■ **Requirement**
Copy all the material below, exactly as it stands.

■ **Information provided**
╭──
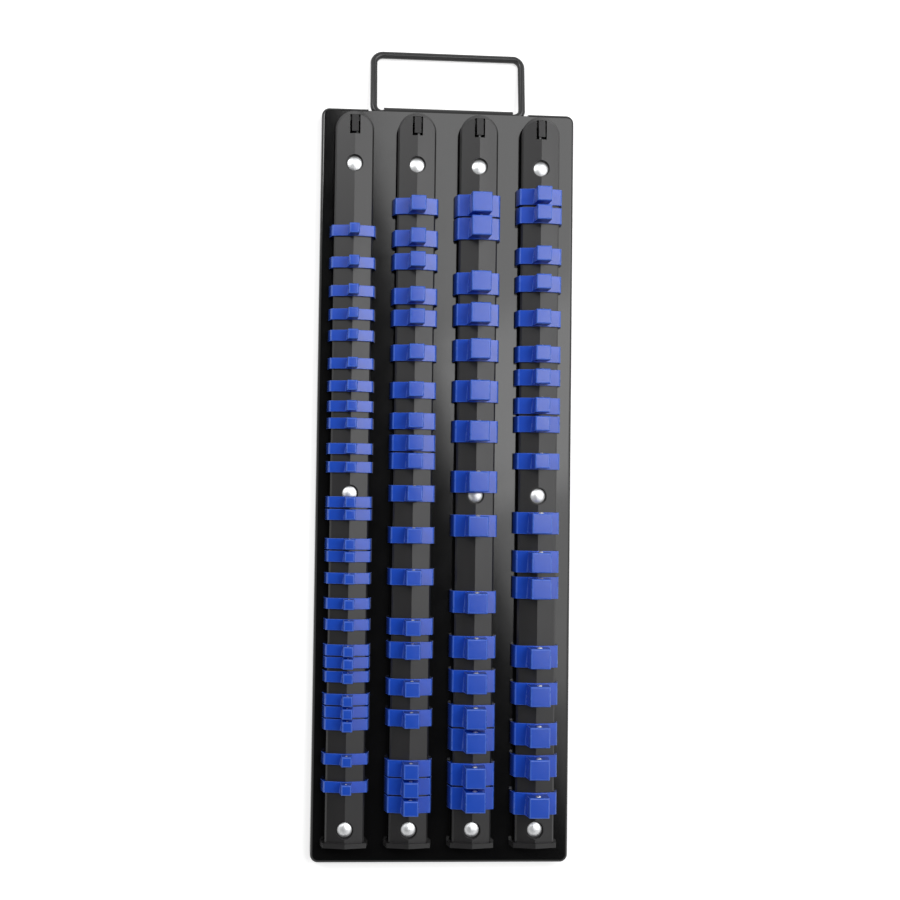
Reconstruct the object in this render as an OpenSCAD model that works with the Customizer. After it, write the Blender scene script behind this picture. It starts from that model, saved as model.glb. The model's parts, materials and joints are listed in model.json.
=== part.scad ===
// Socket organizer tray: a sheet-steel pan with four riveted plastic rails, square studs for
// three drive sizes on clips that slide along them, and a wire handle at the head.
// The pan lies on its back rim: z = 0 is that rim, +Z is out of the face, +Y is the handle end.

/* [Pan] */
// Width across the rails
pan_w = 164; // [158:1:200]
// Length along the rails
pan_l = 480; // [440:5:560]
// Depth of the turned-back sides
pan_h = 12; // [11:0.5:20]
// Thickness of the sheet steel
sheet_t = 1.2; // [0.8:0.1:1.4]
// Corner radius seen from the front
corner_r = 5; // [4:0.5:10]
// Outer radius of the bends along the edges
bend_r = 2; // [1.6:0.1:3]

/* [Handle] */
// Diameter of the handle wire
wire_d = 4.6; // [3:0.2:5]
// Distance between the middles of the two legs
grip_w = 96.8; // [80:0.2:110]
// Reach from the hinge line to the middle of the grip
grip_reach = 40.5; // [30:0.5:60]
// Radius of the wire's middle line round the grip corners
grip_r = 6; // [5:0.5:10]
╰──
■ **Solved exercise**
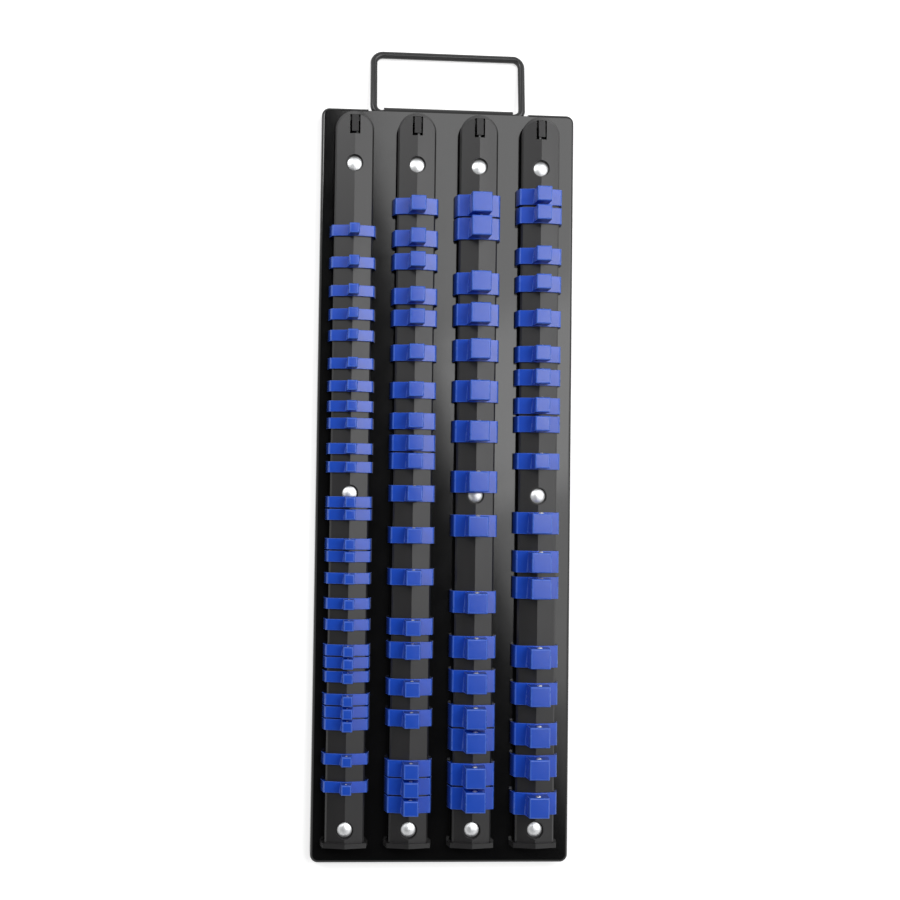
Reconstruct the object in this render as an OpenSCAD model that works with the Customizer. After it, write the Blender scene script behind this picture. It starts from that model, saved as model.glb. The model's parts, materials and joints are listed in model.json.
=== part.scad ===
// Socket organizer tray: a sheet-steel pan with four riveted plastic rails, square studs for
// three drive sizes on clips that slide along them, and a wire handle at the head.
// The pan lies on its back rim: z = 0 is that rim, +Z is out of the face, +Y is the handle end.

/* [Pan] */
// Width across the rails
pan_w = 164; // [158:1:200]
// Length along the rails
pan_l = 480; // [440:5:560]
// Depth of the turned-back sides
pan_h = 12; // [11:0.5:20]
// Thickness of the sheet steel
sheet_t = 1.2; // [0.8:0.1:1.4]
// Corner radius seen from the front
corner_r = 5; // [4:0.5:10]
// Outer radius of the bends along the edges
bend_r = 2; // [1.6:0.1:3]

/* [Handle] */
// Diameter of the handle wire
wire_d = 4.6; // [3:0.2:5]
// Distance between the middles of the two legs
grip_w = 96.8; // [80:0.2:110]
// Reach from the hinge line to the middle of the grip
grip_reach = 40.5; // [30:0.5:60]
// Radius of the wire's middle line round the grip corners
grip_r = 6; // [5:0.5:10]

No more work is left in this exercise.